Mimesis Law
21 May 2019

To Protect Cops, Will the Supreme Court Outlaw Fault Lines?

August 24, 2016 (Fault Lines) — Police officers are public officials. That means that we can complain about them in their public capacity without worrying that we will be sued. But one petition pending before the United States Supreme Court is trying to change that. In Armstrong v. Thomas, a public official is asking to be treated in his public capacity the same way we all are in our private lives.

Armstrong worked for the Office of the Treasury Inspector General for Tax Administration (TIGTA). He carried a gun, referred cases for prosecution, and supervised five to seven employees. But his co-worker, Karen Thomas, reported him for what she said were serious ethical violations—looking into criminal databases without authorization. An investigation ensued, and before long, Armstrong started looking for work elsewhere, because he’d been stripped of his badge, gun and government computer.

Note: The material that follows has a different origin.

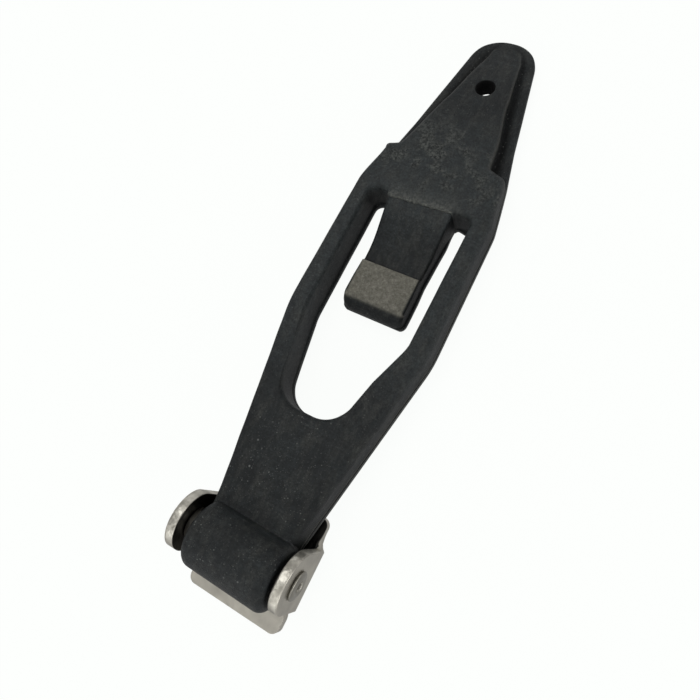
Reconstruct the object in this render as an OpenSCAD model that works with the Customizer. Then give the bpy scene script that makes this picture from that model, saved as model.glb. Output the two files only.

But Thomas wasn’t content to see a bad apple move on to another barrel—she sent six letters to the USDA, letting them know that Armstrong was under criminal investigation. The agency, which had been considering hiring Armstrong for a criminal investigator position, changed its mind. A month after that, TIGTA told him to resign.

Armstrong sued for defamation, violation of his privacy, and tortious interference with contract, arguing that Thomas’s claims weren’t “true” because the government had decided not to charge him criminally shortly before he interviewed with the USDA. But he couldn’t win on this theory, because, while the claim was not literally true, it was certainly “substantially true,” the standard used for public officials in matters of public concern.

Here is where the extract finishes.